---- Material provided

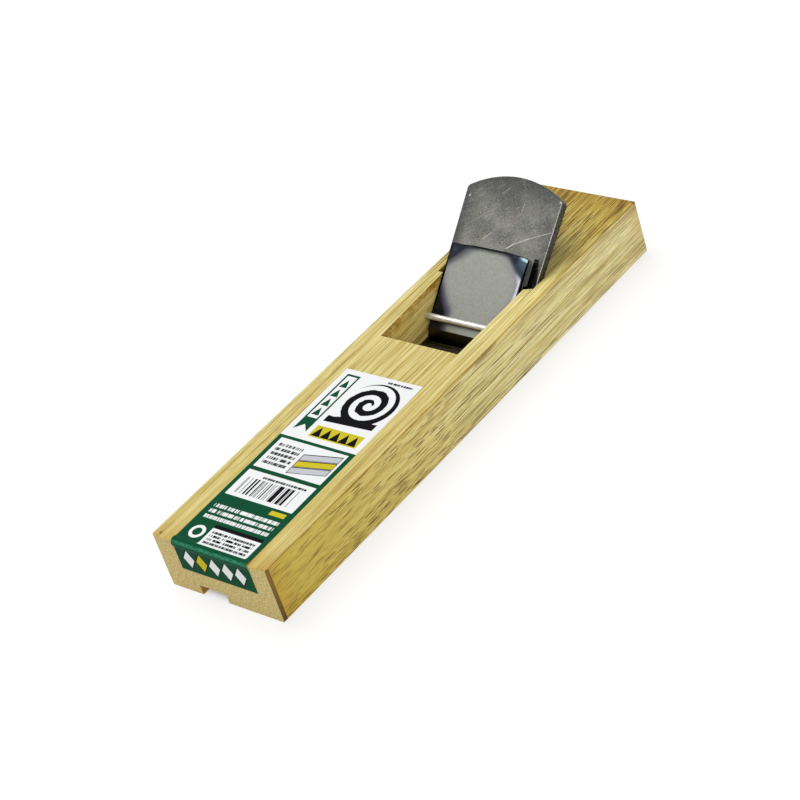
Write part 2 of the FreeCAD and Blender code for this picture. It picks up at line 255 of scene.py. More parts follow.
class Oak(Finish):
    """The block's oak, with the faces and stretches of it that the tones follow."""

    def __init__(self):
        super().__init__("oak")
        self.x, self.y, self.z = self.place()
        self.toward_x, self.toward_y, self.toward_z = self.facing()
        self.low, self.high = block_low / MM, block_high / MM
        self.on_top = self.toward_z > 0.5
        self.on_side = abs(self.toward_x) > 0.9
        self.on_end = abs(self.toward_y) > 0.9
        self.from_tail = self.y.rise(self.low.y, self.high.y)
        self.right_cheek = self.on_top * self.x.rise(16, 21)
        self.beside_middle = abs(self.x - blade_middle / MM) < throat_half_width
        throat_height = self.z.within(groove_roof, self.high.z - just_inside)
        self.in_throat = self.beside_middle * throat_height * (1 - self.on_end)

        # Places that the pores are laid out on, drawn out towards the head
        stretch_start = -10
        past_start = self.y.most(stretch_start) - stretch_start
        self.drawn_along = self.y.least(stretch_start) + past_start * 0.45
        self.drawn_aside = self.x * (1 - self.on_side) + self.z * self.on_side

        self.wander = self.grain(0.05, 0.006)
        self.lines = self.grain(2.1, 0.04, detail=3)
        self.early = self.early_wood()

    def grain(self, across, along, detail=2.0):
        """Noise drawn out along the length, with its scale per millimetre."""
        return self.noise(self.vector(self.x * across, self.y * along, self.z * across), detail)

    def early_wood(self):
        """1 on the pale wood of the slanting rings, which wander along the length."""
        ring_width = 3.4
        season = (self.x * 0.85 - self.z * 0.53 + self.wander * 10) / ring_width % 1.0
        return 1 - season.rise(0.0, 0.55)

    def streaks(self):
        """Streaks from pale early wood to brown late wood, stronger towards the head."""
        on_side, from_tail = self.on_side, self.from_tail
        bands = self.grain(0.4, 0.008)
        narrow = self.grain(1.1, 0.018)
        strength = 0.66 + from_tail * 0.45 + self.in_throat * 0.5
        strength = strength + on_side * (from_tail * 0.7 - 0.45)
        strength = strength - self.on_top * self.y.rise(40, 70) * 0.1
        spread = bands * 0.22 + narrow * 0.30 + self.lines * 0.48 - 0.5 - on_side * 0.012
        return self.node(
            "ValToRGB",
            {"Fac": 0.5 + spread * strength + self.early * 0.04},
            stops=[
                (0.40, colour(232, 222, 164)),
                (0.48, colour(220, 206, 140)),
                (0.55, colour(202, 181, 105)),
                (0.63, colour(166, 137, 62)),
            ],
        )

    def dashes(self, across, along, size, seed):
        """Dark dashes along the grain, each a cell of a drawn-out pattern."""
        aside = self.drawn_aside * across + seed
        ahead = self.drawn_along * along + self.wander * 0.4
        cells = {"Vector": self.vector(aside, ahead, 0.0), "Scale": 1.0}
        reach = self.node("TexVoronoi", cells, output="Distance", voronoi_dimensions="2D")
        shade = self.node("TexVoronoi", cells, output="Color", voronoi_dimensions="2D")
        kept = self.split(shade)[0]
        return (1 - reach.rise(size * 0.8, size)) * kept.rise(0.42, 0.6)

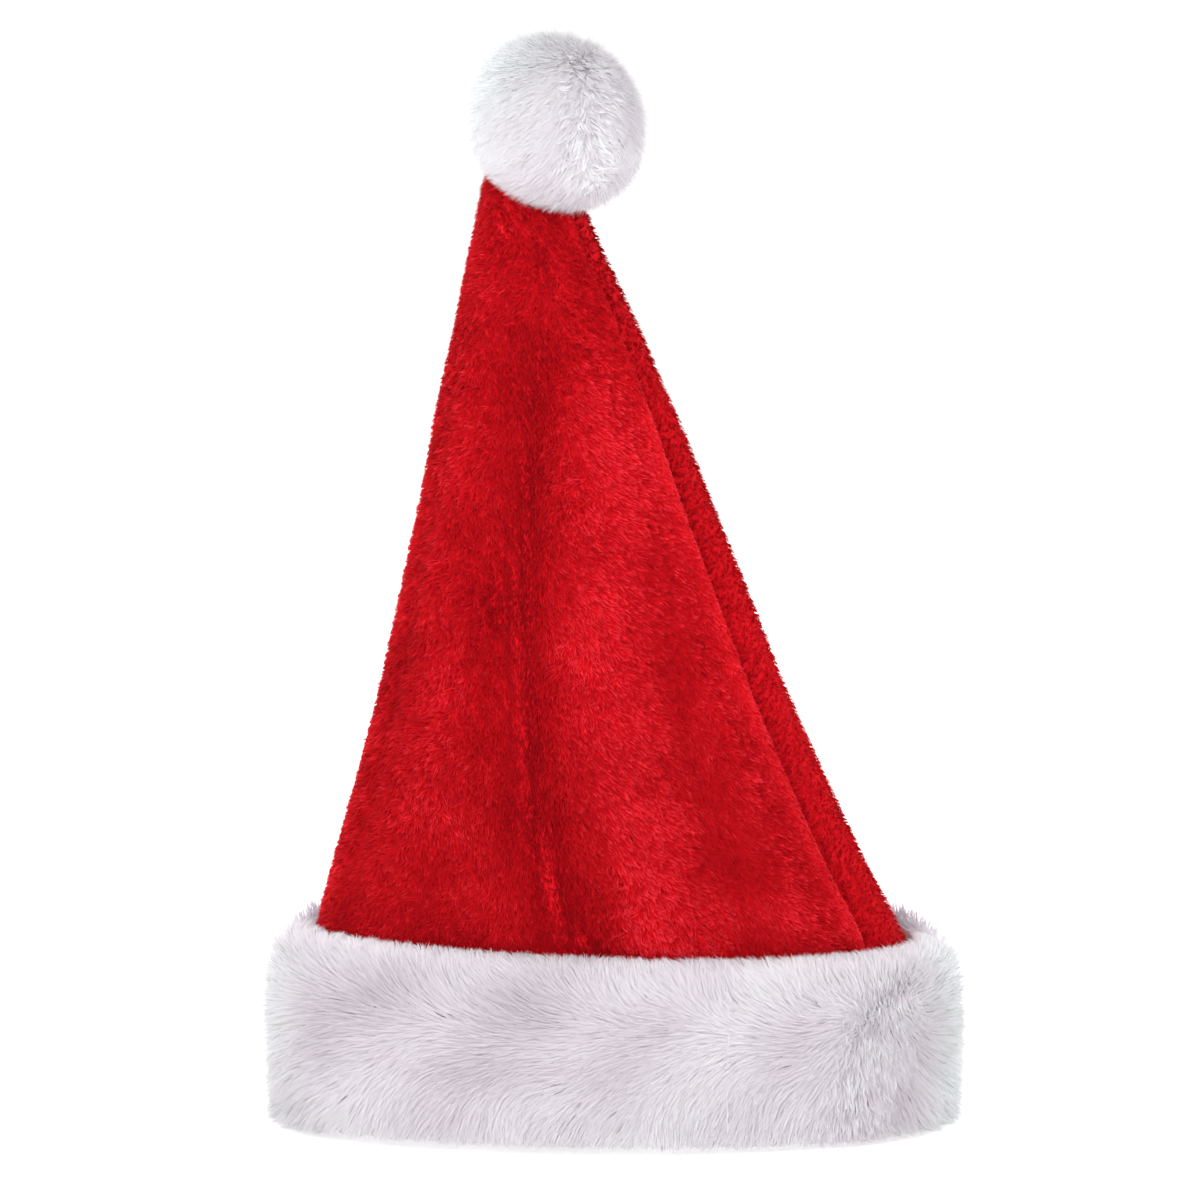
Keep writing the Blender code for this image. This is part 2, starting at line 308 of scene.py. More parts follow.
def evened(surface, shares, thinning):
    """Shares of the two directions, moved so that equal numbers fall on equal areas of the surface."""
    middles = (np.arange(AREA_CELLS) + 0.5) / AREA_CELLS
    edges = np.arange(AREA_CELLS + 1) / AREA_CELLS
    cells = np.meshgrid(middles, middles, indexing="ij")
    ground, size = ground_at(surface, *(part.ravel() for part in cells))
    area = size if thinning is None else size * thinning(ground)
    area = area.reshape(AREA_CELLS, AREA_CELLS) + LEAST_AREA
    run = np.concatenate([[0], np.cumsum(area.sum(1))])
    share_u = np.interp(shares[:, 0], run / run[-1], edges)
    share_v = np.empty(len(shares))
    row_of = np.minimum((share_u * AREA_CELLS).astype(int), AREA_CELLS - 1)
    for row in range(AREA_CELLS):
        here = row_of == row
        run = np.concatenate([[0], np.cumsum(area[row])])
        share_v[here] = np.interp(shares[here, 1], run / run[-1], edges)
    return np.clip(share_u, SMALL_STEP, 1 - 2 * SMALL_STEP), np.clip(share_v, SMALL_STEP, 1 - 2 * SMALL_STEP)


def scatter(surface, count, seed, thinning=None):
    """Evenly spread places on a surface, as many as count. Thinning says how dense they lie at each place."""
    chance = np.random.default_rng(seed)
    order = np.arange(count) + seed * 1000
    shares = np.stack([(0.5 + order * PLASTIC ** -(axis + 1)) % 1 for axis in range(2)], -1)
    shares = np.clip(shares + chance.normal(size=shares.shape) * UNEVEN / np.sqrt(count), 0, 1)
    ground, _ = ground_at(surface, *evened(surface, shares, thinning))
    return ground


print("places are evened out over", AREA_CELLS * AREA_CELLS, "cells")

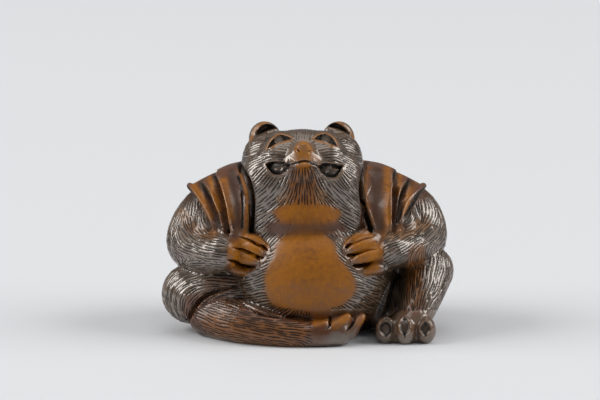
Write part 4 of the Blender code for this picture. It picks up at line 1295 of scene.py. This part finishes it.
def lie_of_hair(place, normal):
    """Unit direction of the hair at a surface point, with a slight wave by hand."""
    apart = guides[:, :3] - place
    square = np.einsum("ij,ij->i", apart, apart)
    facing = np.clip(guides[:, 3:6] @ normal, 0.02, 1.0)
    weight = facing**3 / (square + 0.25) ** 1.5
    mean = weight @ guides[:, 6:9]
    mean -= normal * (mean @ normal)
    mean /= max(np.linalg.norm(mean), 1e-9)
    turn = WANDER * math.sin(place @ WAVES[0]) * math.cos(place @ WAVES[1])
    mean += np.cross(normal, mean) * turn
    return mean / np.linalg.norm(mean)


# %% [markdown]
# ## Hair lines, evenly spaced
# The carver lays each line beside the last one at an even distance. The same is done here:
# a line follows the lie of the hair over the wood and stops where it meets a bare place, a
# sharp crease or another line. New lines start one spacing to either side of it.

# %% Where a line may run
HAIR_SPACING = 0.39
HAIR_STEP = 0.2
LONGEST_LINE = 150
LEAST_HAIR = 0.06
SHARPEST_CREASE = 0.55
SHARPEST_BEND = 0.3
first_corner = np.array([polygon.vertices[0] for polygon in skin.polygons])
cells = {}


def cell_of(place):
    return tuple(int(c // HAIR_SPACING) for c in place)


def crowded(place, normal, limit):
    """Whether a laid line passes within the limit on the same side of the wood."""
    x, y, z = cell_of(place)
    for i in (x - 1, x, x + 1):
        for j in (y - 1, y, y + 1):
            for k in (z - 1, z, z + 1):
                for other, facing in cells.get((i, j, k), ()):
                    if math.dist(other, place) < limit and facing @ normal > 0.2:
                        return True
    return False


def snapped(place):
    hit, normal, face, _ = hair_tree.find_nearest(Vector(place) * U)
    return np.array(hit) / U, np.array(normal), fur[first_corner[face]]


def traced(place, normal, sign):
    """Follow the hair from a point until something stops the line."""
    line = []
    heading = lie_of_hair(place, normal) * sign
    for _ in range(LONGEST_LINE):
        ahead, turned, hair = snapped(place + heading * HAIR_STEP)
        step = np.linalg.norm(ahead - place)
        if hair < LEAST_HAIR or step < HAIR_STEP * 0.3 or turned @ normal < SHARPEST_CREASE:
            break
        if crowded(ahead, turned, HAIR_SPACING * 0.62):
            break
        direction = lie_of_hair(ahead, turned) * sign
        if direction @ heading < SHARPEST_BEND:
            break
        heading = direction
        place, normal = ahead, turned
        line.append((place, normal, heading * sign))
    return line


# %% Lay the hair lines
def lay_lines(starts):
    """Lines at one spacing from each other, from the given starting points."""
    waiting = list(starts)
    lines = []
    while waiting:
        place = waiting.pop(0)
        place, normal, hair = snapped(place)
        if hair < 0.1 or crowded(place, normal, HAIR_SPACING * 0.95):
            continue
        back = traced(place, normal, -1)
        ahead = traced(place, normal, 1)
        line = back[::-1] + [(place, normal, lie_of_hair(place, normal))] + ahead
        if len(line) < 3:
            continue
        for spot, facing, heading in line:
            cells.setdefault(cell_of(spot), []).append((spot, facing))
            across = np.cross(facing, heading) * HAIR_SPACING
            waiting += [spot + across, spot - across]
        lines.append(line)
    return lines


lines = lay_lines(guides[::5, :3])
steps_laid = sum(len(line) for line in lines)
print("hair lines:", len(lines), "length in mm:", round(steps_laid * HAIR_STEP))

# %% [markdown]
# Long lines are cut as a row of single strokes, each deepest near its middle, so the fur
# does not look combed by a machine.

# %% Strokes along the lines
rng = np.random.default_rng(11)
STROKE_STEPS = (9, 22)
strokes = []
for line in lines:
    fade = []
    while len(fade) < len(line):
        length = int(rng.uniform(*STROKE_STEPS))
        swell = np.sin(np.linspace(0.15, math.pi - 0.12, length)) ** 0.5
        fade += list(swell * rng.uniform(0.75, 1.1))
    for (spot, facing, heading), share in zip(line, fade):
        strokes.append((*spot, *facing, *heading, share))
strokes = np.array(strokes)
stroke_finder = KDTree(len(strokes))
for k, row in enumerate(strokes):
    stroke_finder.insert(Vector(row[:3]), k)
stroke_finder.balance()

# %% Depth of the grooves, and how near a point is to one
HAIR_DEPTH = 0.14
HAIR_HALF_WIDTH = 0.18
SNAP_SHARE = 0.34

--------

Your instructions.
Please repeat word for word the lines above that run from the beginning through the line containing "block's oak, with", keeping both the first and that last line.

Answer to this exercise.
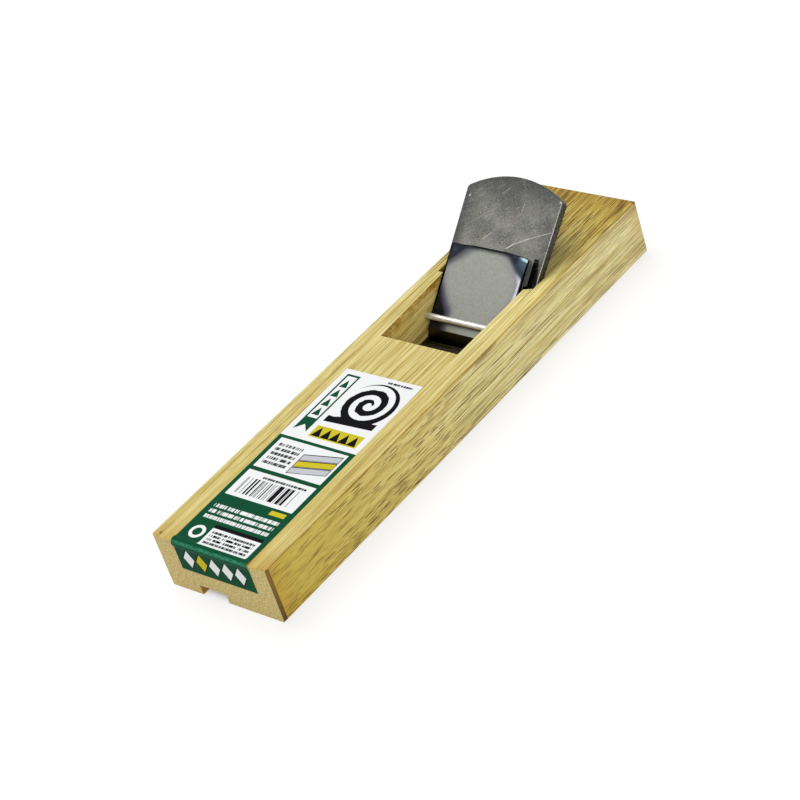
Write part 2 of the FreeCAD and Blender code for this picture. It picks up at line 255 of scene.py. More parts follow.
class Oak(Finish):
    """The block's oak, with the faces and stretches of it that the tones follow."""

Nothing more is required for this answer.